The world knows Pat Smullen well. Champion jockey in Ireland an astonishing nine times, he has won just about every big race inside Ireland’s boundaries and lots of big races outside: the Epsom Derby on Harzand, the 2000 Guineas on Refuse To Bend, the Prix Royal-Oak on Vinnie Roe, the Prix de l’Abbaye on Benbaun, the Ascot Gold Cup on Rite Of Passage, the Prince of Wales’s Stakes on Free Eagle, the Prix de l’Opera on Covert Love, the Champion Stakes on Fascinating Rock, the Matriarch Stakes on Dress To Thrill.

Smullen is the consummate professional. Every year he sets out with the objective of being champion, and most years he achieves that objective. Of course, he has the strength of the Dermot Weld yard behind him but, unsurprisingly, there is continual demand for his services from other trainers, both in Ireland and further afield. He has proven his class on the world stage.
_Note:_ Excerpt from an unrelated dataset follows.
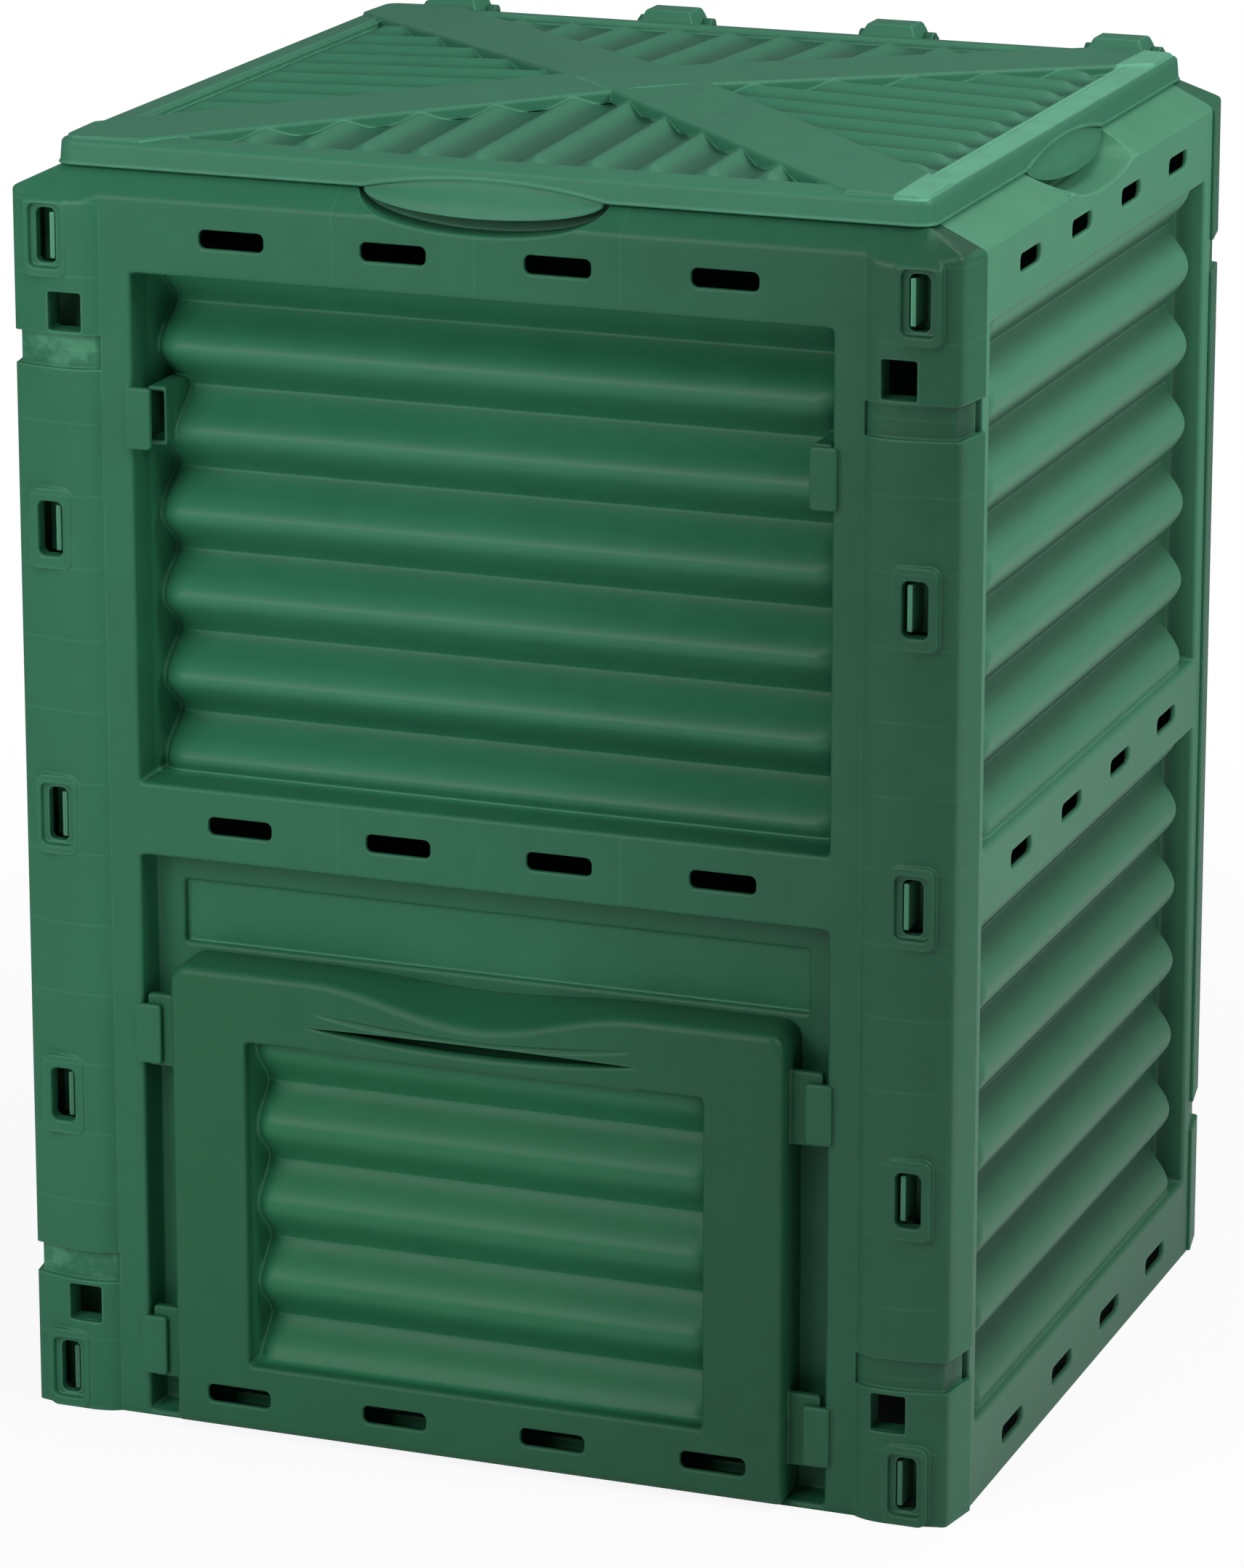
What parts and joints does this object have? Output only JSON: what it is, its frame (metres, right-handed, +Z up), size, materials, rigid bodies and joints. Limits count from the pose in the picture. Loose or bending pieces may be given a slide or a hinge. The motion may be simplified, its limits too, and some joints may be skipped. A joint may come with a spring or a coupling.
{
  "type": "compost bin",
  "caption": "Square garden compost bin of slotted, wave-ribbed walls locked at corner posts, with a hinged ribbed lid on top and a lift-up hatch low in the front wall.",
  "frame": {"origin": "centre of the footprint, at the level of the bin's lower edge", "axes": "+Z up, -Y towards the hatch, +X to the right of someone who faces the hatch"},
  "size_m": [0.61, 0.574, 0.8165],
  "materials": {
    "front": "matte, fine moulded grain",
    "back": "matte, fine moulded grain",
    "side": "matte, fine moulded grain",
    "hatch": "matte, fine moulded grain",
    "lid": "matte, fine moulded grain",
    "pin": "matte, fine moulded grain"
  },
  "bodies": {
    "bin": {"front_wall": "front", "back_wall": "back", "left_wall": "side", "right_wall": "side", "hinge_pin_1": "pin", "hinge_pin_2": "pin", "hinge_pin_3": "pin", "hinge_pin_4": "pin"},
    "lid": {"lid": "lid"},
    "hatch": {"hatch": "hatch"}
  },
  "joints": [
    {"name": "lid_hinge", "type": "hinge", "parent": "bin", "child": "lid", "pos_m": [0, 0.281, 0.7985], "axis": [-1, 0, 0], "range_deg": [0, 100]},
    {"name": "hatch_slide", "type": "slide", "parent": "bin", "child": "hatch", "axis": [0, 0, 1], "range_m": [0, 0.062]}
  ]
}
Colin Keane is riding out of his skin. It is difficult to believe that he is still only 22, that it is less than seven years since he rode his first ever winner.

His appointment by Ger Lyons as his stable jockey in 2014 was a quantum leap. It was a fair call by the trainer, to appoint a 19-year-old to such a high-profile role. But Lyons has never made any effort to conceal the regard in which he holds his young rider, and Keane has repaid the trainer’s faith in spades.

Fifth in the jockeys’ championship in 2014, Keane finished second behind Smullen in 2015 and in 2016. He finished well behind the reigning champion on both occasions, but he finished a clear second best last year. This year, he has mounted a real challenge.

This is a thriller. The battle between these two riders has been an enthralling undercurrent to the season. Two top-class jockeys riding at the peak of their powers and going flat out for a title that they both desperately want and which they both actually deserve. Smullen’s tenth, Keane’s first, both significant landmarks.

They have ridden one winner each since Dundalk last Friday, Smullen at Limerick on Saturday, Keane at Navan on Sunday. That leaves Keane still with a lead of one: 82-81. This one could go all the way to the wire.

The final meeting of the Irish flat season is at Naas on Sunday, November 5.